Raw data –
*****
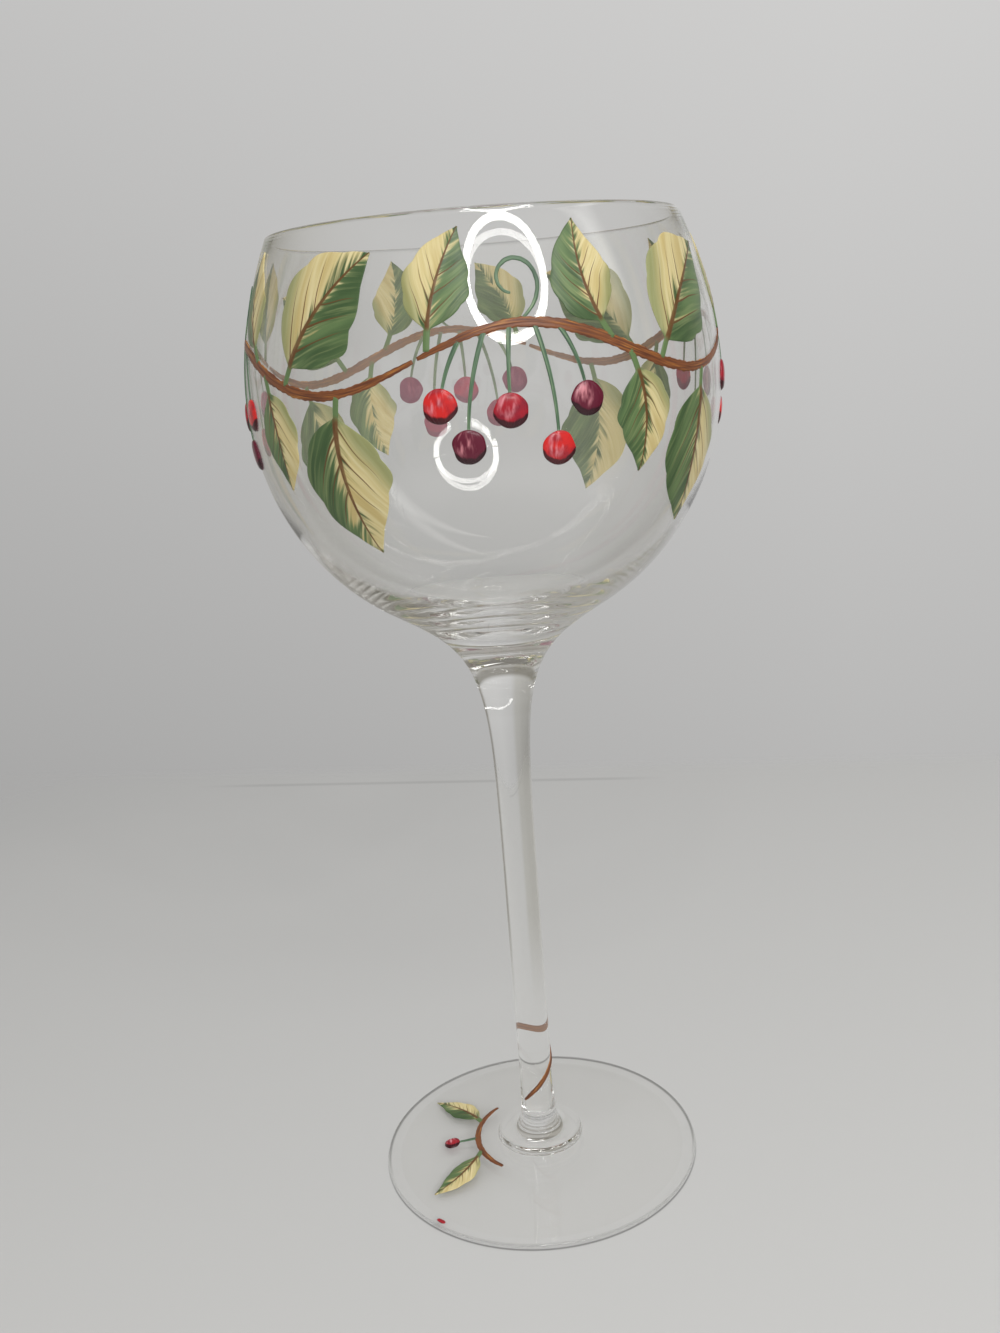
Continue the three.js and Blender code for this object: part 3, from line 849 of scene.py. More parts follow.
@dataclass(frozen=True)
class Foot:
    """The spread foot: a disc that rests on a ring near its edge, with a low hub. Millimetres."""

    radius: float = 40.2
    edge_thickness: float = 1.5
    rise: float = 3.0
    slope: float = 1.4
    hollow: float = 1.3
    rest_width: float = 2.6
    hub_radius: float = 10.9
    hub_shoulder: float = 1.3
    hub_step: float = 1.5
    hub_fillet: float = 0.5
    joint_height: float = 8.5
    saddle_handle: float = 0.55
    hollow_steps: int = 24
    rest_steps: int = 4
    edge_steps: int = 28
    slope_steps: int = 39
    fillet_steps: int = 8
    shoulder_steps: int = 14
    saddle_steps: int = 22

    @property
    def flat_radius(self) -> float:
        """Where the upper face ends and the round edge begins."""
        return self.radius - self.edge_thickness / 2

    def top_height(self, radius: Numbers) -> Numbers:
        """The upper face: edge_thickness + rise s^slope, with s from 0 at the edge to 1 at the hub."""
        share = np.clip((self.flat_radius - radius) / (self.flat_radius - self.hub_radius), 0, None)
        return self.edge_thickness + self.rise * share**self.slope

    def underside(self) -> Array:
        """The section from the axis, over the hollow and the flat ring, and round the edge."""
        rest_inner = self.flat_radius - self.rest_width
        share = np.linspace(0, 1, self.hollow_steps + 1)
        hollow = np.stack([rest_inner * share, self.hollow * (1 - share**2)], axis=1)
        rest = np.linspace([rest_inner, 0], [self.flat_radius, 0], self.rest_steps + 1)
        edge_round = self.edge_thickness / 2
        edge_middle = np.array([self.flat_radius, edge_round])
        edge = ellipse_arc(edge_middle, np.full(2, edge_round), -math.pi / 2, math.pi / 2, self.edge_steps)
        return np.concatenate([hollow, rest[1:], edge[1:]])

    def hub(self, start: Array, stem: Stem) -> Array:
        """The section of the hub: a fillet, a round shoulder, and a saddle that runs out into the stem.

        Args:
            start: where the upper face meets the fillet.
            stem: the stem that stands on the hub.

        Returns:
            Rows of (radius, height), from the start to the joint.
        """
        corner = np.array([self.hub_radius, start[1]])
        side = corner + [0, self.hub_fillet]
        fillet = bezier(start, corner, corner, side, self.fillet_steps)
        top = self.top_height(self.hub_radius) + self.hub_step
        shoulder_middle = side - [self.hub_shoulder, 0]
        shoulder_size = np.array([self.hub_shoulder, top - side[1]])
        shoulder = ellipse_arc(shoulder_middle, shoulder_size, 0, math.pi / 2, self.shoulder_steps)
        joint = np.array([stem.radius_at(0.0), self.joint_height])
        inward = np.array([joint[0] - shoulder_middle[0], 0]) * self.saddle_handle
        upward = np.array([stem.slope_at(0.0), 1.0]) * (self.joint_height - top) * self.saddle_handle
        saddle = bezier(shoulder[-1], shoulder[-1] + inward, joint - upward, joint, self.saddle_steps)
        return np.concatenate([fillet, shoulder[1:], saddle[1:]])

    def profile(self, stem: Stem) -> Array:
        """The section from the axis under the foot to the axis at the joint with the stem."""
        radius = np.linspace(self.flat_radius, self.hub_radius + self.hub_fillet, self.slope_steps + 1)
        slope = np.stack([radius, self.top_height(radius)], axis=1)
        hub = self.hub(slope[-1], stem)
        return np.concatenate([self.underside(), slope[1:], hub[1:], [[0, self.joint_height]]])

    def place(self, x: Array, y: Array, lift: Array) -> Array:
        """Put spots of a drawing, as seen from above, on the upper face, raised by lift."""
        return np.stack([x, y, self.top_height(np.hypot(x, y)) + lift], axis=-1)

    def build(self, stem: Stem) -> None:
        """Build and dress the foot."""
        plan = turned(self.profile(stem), seams=(False, True))
        set_in_place(plan.build("foot_glass", glass_faces()), "foot")


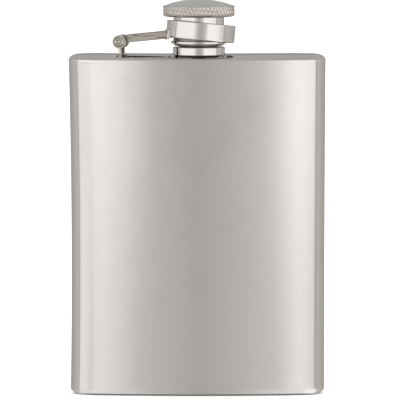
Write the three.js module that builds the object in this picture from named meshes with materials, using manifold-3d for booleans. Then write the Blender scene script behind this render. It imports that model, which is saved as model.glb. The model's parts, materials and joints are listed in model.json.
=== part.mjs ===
// A pocket hip flask with a captive screw cap on a hinged arm.
// Millimetres, +Z up, +X to the right, -Y towards the front face.
// The origin is on the resting face, straight under the axis of the neck.

import * as THREE from 'three';
import { mergeVertices } from 'three/addons/utils/BufferGeometryUtils.js';
import Module from 'manifold-3d';

const wasm = await Module();
wasm.setup();

// ---------------------------------------------------------------------------
// Driving dimensions
// ---------------------------------------------------------------------------

// Body: a kidney-shaped tube between two pressed plates.
const BODY_WIDTH = 92;
const BODY_HEIGHT = 123;
const SHEET = 0.7;
const FRONT_RADIUS = 165;
const FRONT_Y = -11.5;
const BACK_RADIUS = 200;
const END_RADIUS = 10.7;
const EDGE_ROUND_IN = 5.0;
const EDGE_ROUND_HIGH = 2.4;
const PLATE_SKIRT = 3.0;
const OUTLINE_SEGMENTS = 8;
const EDGE_SEGMENTS = 3;

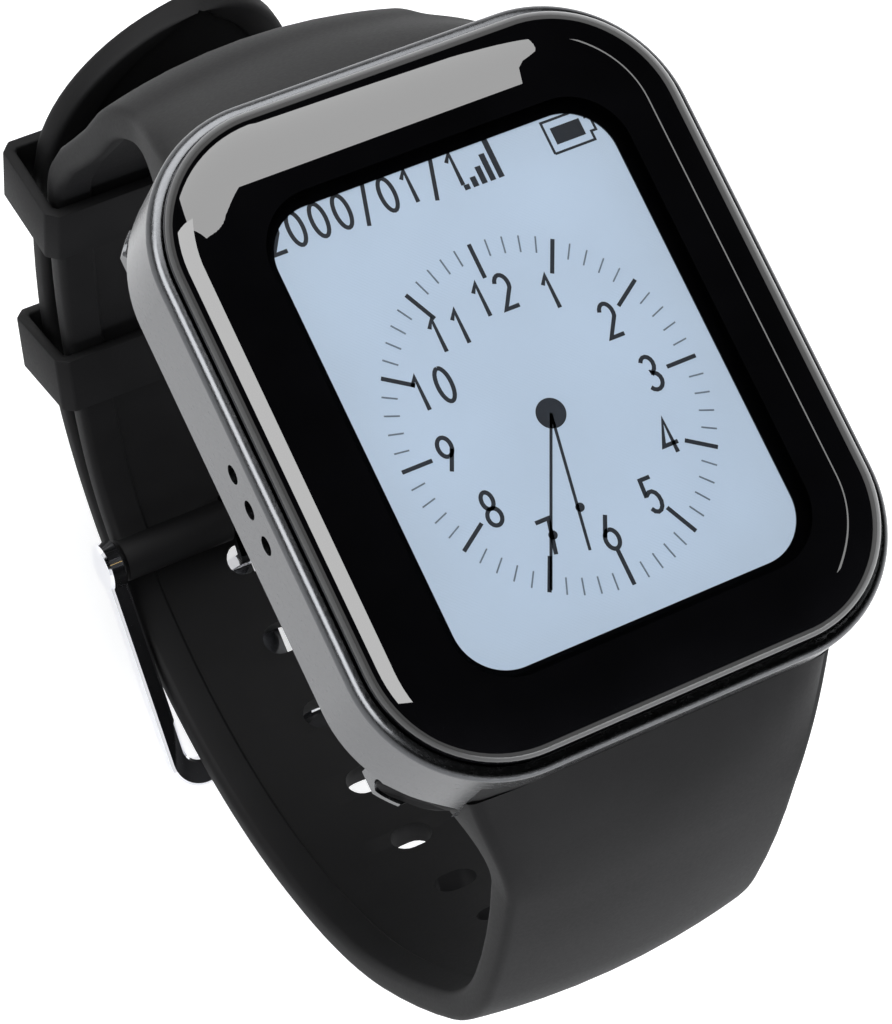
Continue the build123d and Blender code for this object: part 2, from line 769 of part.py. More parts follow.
def buckle_tang():
    """Tongue: a ring on the pin, down through its hole in the long strap, then out over the front bar."""
    path = Wire(lower_chain)
    distance = path.length - tang_hole_lead
    hole = path.position_at(distance, position_mode=PositionMode.LENGTH)
    ahead = path.tangent_at(distance, position_mode=PositionMode.LENGTH)
    inward = Vector(-ahead.Y, ahead.X)
    clear = tang_thickness + tang_gap
    along = heading_vector(buckle_slope + 180)
    outward = heading_vector(buckle_slope - 90)
    over_bar = outward * (buckle_thickness / 2 + tang_gap + tang_thickness / 2)
    points = [
        pin_centre,
        hole + inward * (strap_thickness + clear),
        hole - inward * clear,
        pin_centre + along * (buckle_reach - buckle_front_bar) + over_bar,
        pin_centre + along * (buckle_reach + tang_overhang) + over_bar,
    ]
    run = FilletPolyline(*points, radius=tang_bend)
    tongue = extrude(Plane.YZ * trace(run, line_width=tang_thickness), tang_half_width, both=True)
    tongue += rod_x(tang_ring_radius, -tang_half_width, tang_half_width, pin_centre.X, pin_centre.Y)
    return tongue - rod_x(pin_radius + pin_gap, -half_width, half_width, pin_centre.X, pin_centre.Y)


# ---- Keepers ----


def stack_plane(angle):
    """Plane square to the two straps where they lie together, at an angle along their last arc."""
    radius, turn = stack_arcs[-1]
    heading = tail_heading - turn + angle
    middle = stack_centre - left_of(heading) * (radius - strap_thickness - stack_gap / 2 + tail_lift / 2)
    ahead = heading_vector(heading)
    return Plane((0, middle.X, middle.Y), x_dir=(1, 0, 0), z_dir=(0, ahead.X, ahead.Y))


def keeper(angle):
    """Bevelled loop round both straps."""
    inner_width = 2 * (strap_end_half_width + keeper_side_gap)
    inner_height = 2 * (strap_thickness + keeper_gap) + stack_gap + tail_lift
    outline = Rectangle(inner_width + 2 * keeper_wall, inner_height + 2 * keeper_wall)
    outline = chamfer(outline.vertices(), keeper_bevel)
    outline -= Rectangle(inner_width, inner_height)
    return extrude(stack_plane(angle) * outline, keeper_length / 2, both=True)


def write_parts():
    """Build every node, lift the pager onto its origin and write one STEP file for each node."""
    nodes = {
        "case_frame": case_frame(),
        "cover_lens": cover_lens(),
        "lens_mask": lens_mask(),
        "lens_gasket": lens_gasket(),
        "display_panel": display_panel(),
        "display_tray": display_tray(),
        "main_board": main_board(),
        "radio_shield": radio_shield(),
        "board_chips": board_chips(),
        "display_flex": display_flex(),
        "battery": battery(),
        "battery_foam": battery_foam(),
        "sounder": sounder(),
        "sound_mesh": sound_mesh(),
        "antenna_strip": antenna_strip(),
        "vibration_motor": vibration_motor(),
        "motor_weight": motor_weight(),
        "motor_cradle": motor_cradle(),
        "key_upper": side_key(key_places[0]),
        "key_lower": side_key(key_places[1]),
        "key_switches": key_switches(),
        "key_board": key_board(),
        "back_cover": back_cover(),
        "back_seal": back_seal(),
        "back_screws": back_screws(),
        "charge_contacts": charge_contacts(),
        "release_upper": release_key(1),
        "release_lower": release_key(-1),
        "strap_lower": strap_lower(),
        "strap_upper": strap_upper(),
        "buckle_pin": buckle_pin(),
        "buckle_frame": buckle_frame(),
        "buckle_tang": buckle_tang(),
        "keeper_fixed": keeper(fixed_keeper_angle),
        "keeper_free": keeper(free_keeper_angle),
    }
    to_origin = Pos(0, 0, -back_bottom)
    os.makedirs("parts", exist_ok=True)
    for name, shape in nodes.items():
        solid = Compound(children=shape) if isinstance(shape, list) else shape
        export_step(to_origin * solid, os.path.join("parts", name + ".step"))


write_parts()
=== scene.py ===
"""Wrist pager of a guest pager system: looks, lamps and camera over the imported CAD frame.

Lengths below are in millimetres and angles in degrees, in the case's frame: x towards 3 o'clock, y towards
12 o'clock, z out of the screen, zero on the display face. place() turns them into Blender's metres in the
part's own frame.
"""
import json
import math

import bmesh
import bpy
from mathutils import Euler, Matrix, Vector

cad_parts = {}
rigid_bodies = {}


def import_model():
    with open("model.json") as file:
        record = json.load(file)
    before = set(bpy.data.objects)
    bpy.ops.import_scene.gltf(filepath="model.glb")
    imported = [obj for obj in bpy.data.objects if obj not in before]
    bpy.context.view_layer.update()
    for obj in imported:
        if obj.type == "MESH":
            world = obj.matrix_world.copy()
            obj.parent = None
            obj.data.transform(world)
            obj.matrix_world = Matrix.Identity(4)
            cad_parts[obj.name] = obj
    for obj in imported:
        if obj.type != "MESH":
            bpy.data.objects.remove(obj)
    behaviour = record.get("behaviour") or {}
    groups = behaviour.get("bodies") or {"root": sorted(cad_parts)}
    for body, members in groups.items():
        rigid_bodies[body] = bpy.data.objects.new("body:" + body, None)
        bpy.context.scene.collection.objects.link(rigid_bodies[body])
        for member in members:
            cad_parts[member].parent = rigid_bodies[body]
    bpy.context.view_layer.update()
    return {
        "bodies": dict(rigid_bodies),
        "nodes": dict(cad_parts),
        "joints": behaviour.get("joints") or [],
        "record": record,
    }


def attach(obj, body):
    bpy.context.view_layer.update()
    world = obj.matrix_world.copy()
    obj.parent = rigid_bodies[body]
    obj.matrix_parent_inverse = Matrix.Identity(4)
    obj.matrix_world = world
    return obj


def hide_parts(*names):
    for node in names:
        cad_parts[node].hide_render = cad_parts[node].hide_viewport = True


MM = 0.001
# The part's origin lies on the back face, this far below the display face.
LIFT = 12.3
SHARP_ANGLE = 40.0

# ---- Camera ----
CAMERA_PLACE = (-95.1, -45.95, 224.1)
CAMERA_TURN = (17.63218983, -14.8819192, -26.25323424)
CAMERA_LENS = 140.63
CAMERA_SENSOR = 36.0
CAMERA_CLIP = (0.01, 10.0)

# ---- Lens and its black border ----
LENS_HALF = (18.1, 22.1)
LENS_CORNER = 8.6
LENS_RIM = -0.9
LENS_CROWN = 1.0
LENS_SHOULDER = 3.5
LENS_BOTTOM = -2.2
WINDOW_HALF = (12.15, 15.865)
WINDOW_CORNER = 3.4
WINDOW_Y = -0.95
# The border lies just under the shoulder as far in as BORDER_REACH, then runs flat to the window.
BORDER_SINK = 0.05
BORDER_LIP = 0.05
BORDER_FACE = 0.0
BORDER_BACK = -0.1
BORDER_REACH = 0.56
BORDER_STEPS = 60
# The cover's crown has a flat black ring, and its clear part reaches CLEAR_MARGIN past the window.
FLAT_EDGE = 0.35
CLEAR_MARGIN = 0.7
SHOULDER_STEPS = 20
CORNER_STEPS = 20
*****
Short exercise –
Your task is to repeat exactly the lines from the one that contains "to_origin = Pos(0, 0, -back_bottom)" through the one that contains "obj.matrix_world = Matrix.Identity(4)", with both end lines included.

Solution to the problem –
    to_origin = Pos(0, 0, -back_bottom)
    os.makedirs("parts", exist_ok=True)
    for name, shape in nodes.items():
        solid = Compound(children=shape) if isinstance(shape, list) else shape
        export_step(to_origin * solid, os.path.join("parts", name + ".step"))


write_parts()
=== scene.py ===
"""Wrist pager of a guest pager system: looks, lamps and camera over the imported CAD frame.

Lengths below are in millimetres and angles in degrees, in the case's frame: x towards 3 o'clock, y towards
12 o'clock, z out of the screen, zero on the display face. place() turns them into Blender's metres in the
part's own frame.
"""
import json
import math

import bmesh
import bpy
from mathutils import Euler, Matrix, Vector

cad_parts = {}
rigid_bodies = {}


def import_model():
    with open("model.json") as file:
        record = json.load(file)
    before = set(bpy.data.objects)
    bpy.ops.import_scene.gltf(filepath="model.glb")
    imported = [obj for obj in bpy.data.objects if obj not in before]
    bpy.context.view_layer.update()
    for obj in imported:
        if obj.type == "MESH":
            world = obj.matrix_world.copy()
            obj.parent = None
            obj.data.transform(world)
            obj.matrix_world = Matrix.Identity(4)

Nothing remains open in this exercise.